Earl Corell survived two years transporting jet propellant and picking up the dead in Vietnam’s Cam Ranh Bay during the war. He dropped out of Xavier University within three weeks of returning home.
The national climate when he returned in 1971 was one in which few prominent voices seemed to support the war, he said, and that disdain for the conflict sometimes curdled into a hostility toward those who had participated. He felt unwelcome no matter where he went, unable to talk about the experiences that had seared new anxieties and traumas into his brain overseas.
“I was afraid to admit I was a Vietnam veteran,” he said. “I went in for a job and filled out an application —he said, ‘You’re a Vietnam veteran?’ And I said, ‘Yeah.’ He said, ‘I can’t hire you.’”
Corell spent eight years searching for a purpose in the wake of the war. He found it in his fellow veterans — and his desire to save them from the alienation that had greeted him when he first stepped back onto United States soil.
A testament to his effort stands today in Eden Park.
“Memorials were just starting to pop up, and I thought ‘Wow, what if we had a veterans’ memorial put together in Cincinnati?’” he said.

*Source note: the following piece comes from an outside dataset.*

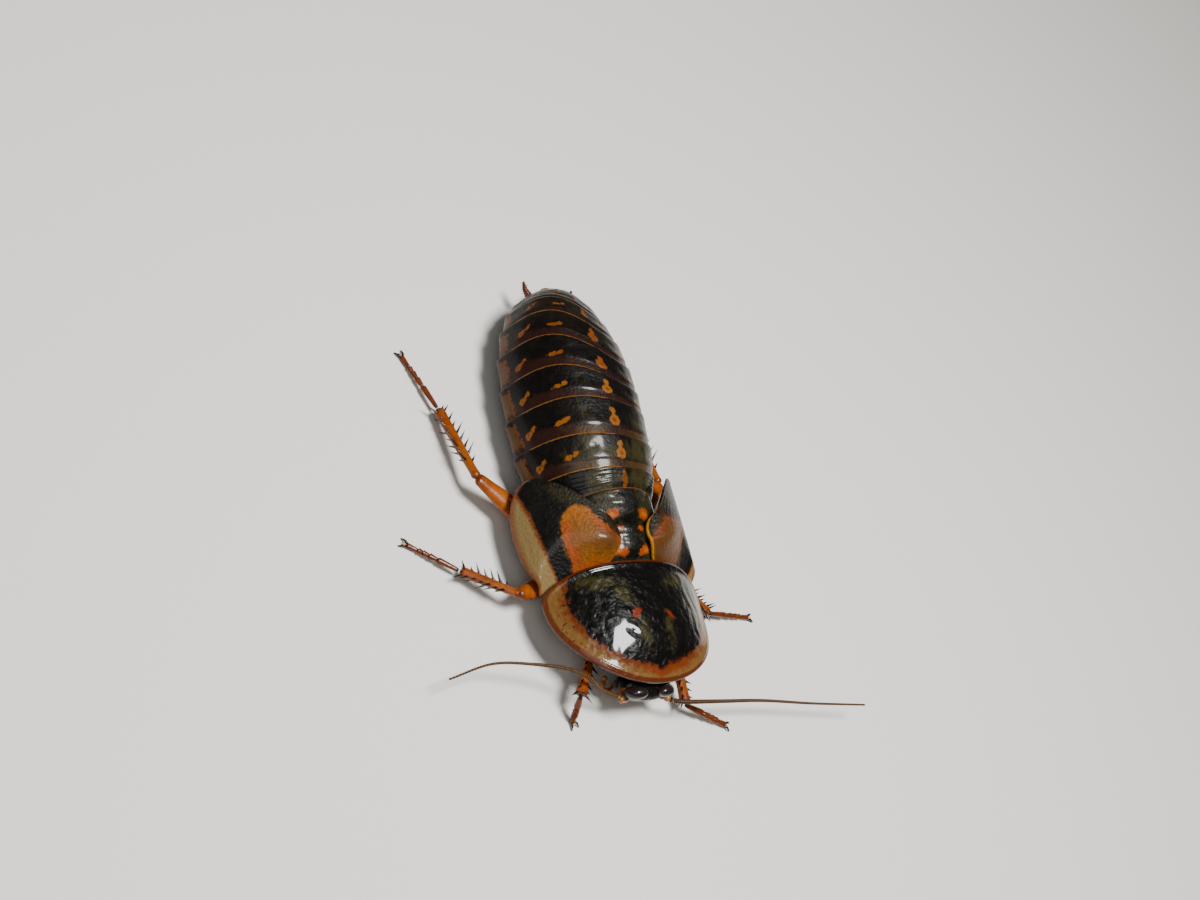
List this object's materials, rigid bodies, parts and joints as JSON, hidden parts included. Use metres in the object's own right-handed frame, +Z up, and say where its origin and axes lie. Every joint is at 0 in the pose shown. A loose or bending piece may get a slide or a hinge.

At first, he felt like the only one who wanted it. (Most of the Cincinnati Parks Board certainly didn’t, he said.) But his persistence and a groundswell of support helped make the memorial a reality April 8, 1984, when thousands of people covered the grass to see it dedicated.
The monument shows two soldiers, one holding the utility belt of a comrade killed in action and another comforting him with a firm hand on the shoulder.
“It was like a welcome home that I have never had before,” one veteran told WCPO on the day of dedication. “Words can’t express it.”
Similar memorials to Vietnam’s survivors and casualties would eventually become a familiar sight across the United States, reflecting the public’s desire to commemorate their sacrifices and a changing attitude toward those who participated.
Corell is pleased with this, he said, but not satisfied. It’s been nearly 44 years since the final day of the conflict.
Now that acknowledgement is out of the way, its veterans need one more thing: Real help.
“I think more attention should be on our veterans who are maimed, the education of that veteran, the reclassification so they can get back in society,” he said. “That’s what needs to be done today.”